A cineasta pontua que todos os envolvidos se enxergam na protagonista do filme e que é muito importante o passo de trazer o filme para o Festival de Brasília. “Nos sentimos honrados e felizes de trazer o cinema de São Miguel do Gostoso para o centro do Brasil em um festival tão importante como esse”, comenta. A conquista é grande visto que há uma ideia coletiva de incentivar o cinema do município. “Somos de uma cidade que não tem cinema fixo e nós implantamos lá a ideia de se fazer e viver de cinema, a sensação de reconhecimento é indescritível”, complementa Bezerra.
Racismo
Durante a abertura da mostra, a apresentadora Gleici Damasceno expôs uma denúncia de racismo que ocorreu na abertura do festival, no sábado (30/11).
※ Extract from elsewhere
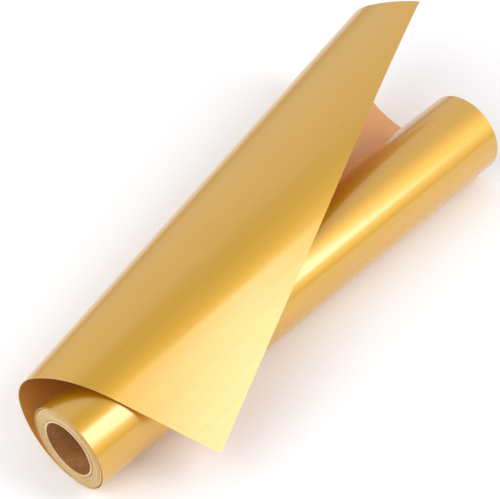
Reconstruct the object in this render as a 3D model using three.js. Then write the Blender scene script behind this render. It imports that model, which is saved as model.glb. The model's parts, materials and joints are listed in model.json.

Segundo apuração do Correio, a situação se deu antes da cerimônia de abertura, quando um marido falou para a esposa segurar a bolsa ao cruzar com uma pessoa negra. A situação problemática foi contornada rapidamente pela organização do Festival.
A apresentadora pediu que em qualquer circunstância similar, a produção fosse procurada e lamentou o ocorrido. O público aplaudiu muito a fala da apresentadora.
Lotado e tranquilo
Assim como na abertura, o Cine Brasília recebeu diversos entusiasmados com o cinema nacional. As mostras atrasaram, mas o público não pareceu incomodado. O local estava bem cheio e o público, mais uma vez, permaneceu em um silêncio respeitoso cortado apenas por aplausos.